# Forum Home Renovation Metalwork & Welding  Extending a deck post

## baileyboy

Hi, I want to specify to my welder to extend posts on a deck to build an arbor. Current posts are 75mm SHS. Post of the post has a metal rod to hold up the handrail and I think that will have to go. Like to know what I need to tell him, butt weld, backing etc...

----------


## baileyboy

Looks like this

----------


## baileyboy



----------


## Uncle Bob

Just explain to him what your intended outcome is then you both can discuss what needs to be done to make it happen.

----------


## baileyboy

> Just explain to him what your intended outcome is then you both can discuss what needs to be done to make it happen.

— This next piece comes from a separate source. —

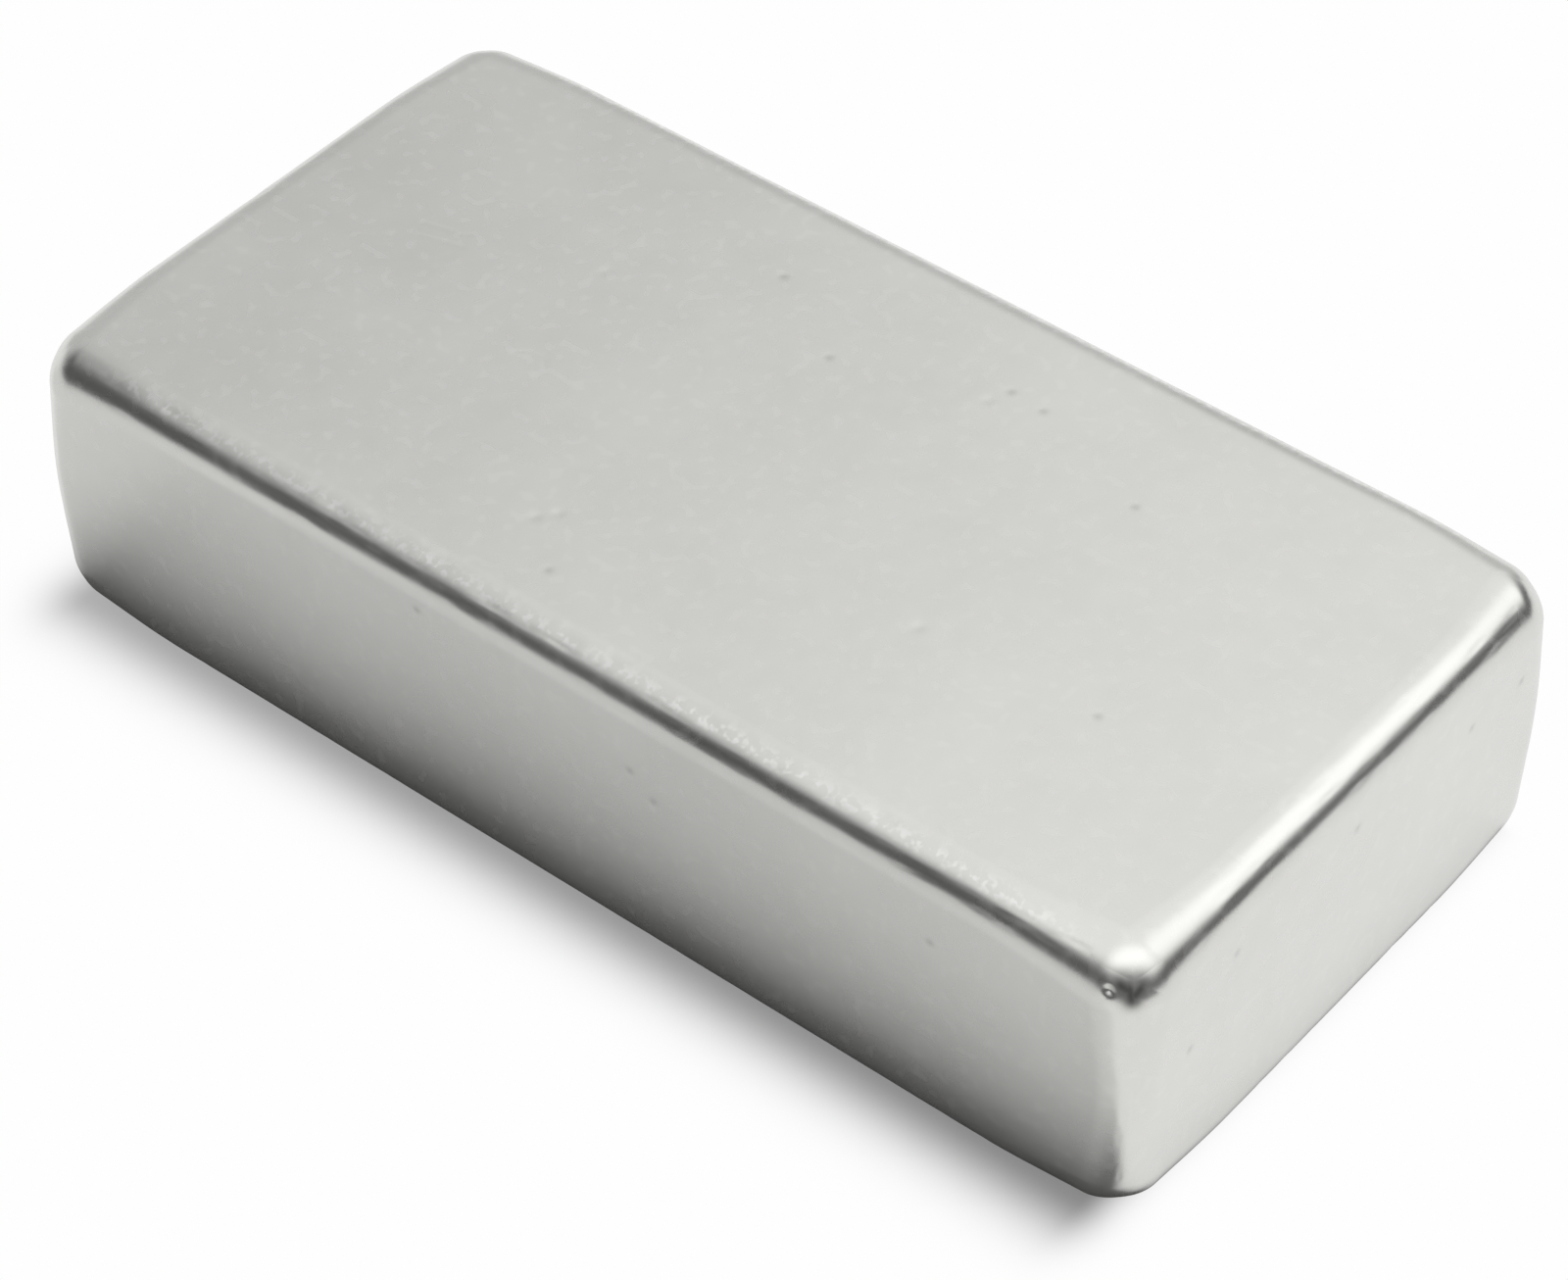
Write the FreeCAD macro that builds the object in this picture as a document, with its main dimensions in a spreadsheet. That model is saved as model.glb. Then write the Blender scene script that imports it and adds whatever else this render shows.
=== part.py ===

  Thanks. I'll do that. But thought I research it a bit before talking to him/her. Anyway, I have drawn up a sketch to show him.

----------


## baileyboy



----------


## Marc

What is the purpose of the 8 mm plate? 
Butt welding 4mm SHS is fairly easy for an experienced welder. For an amateur, perhaps internal backing would seem necessary. You could use 300 mm of 65x65x4 SHS for that purpose and plug weld the ends of the 65 to the 75, to increase lateral strength in case a hurricane and an earthquake hits simultaneously.  :Smilie:

----------


## baileyboy

> Hi, I want to specify to my welder to extend posts on a deck to build an arbor. Current posts are 75mm SHS. Post of the post has a metal rod to hold up the handrail and I think that will have to go. Like to know what I need to tell him, butt weld, backing etc...

  The 8mm plate is what's there. I can cut below it but that means I will have weld more brackets for the handrails

----------


## Bros

> Hi, I want to specify to my welder to extend posts on a deck to build an arbor.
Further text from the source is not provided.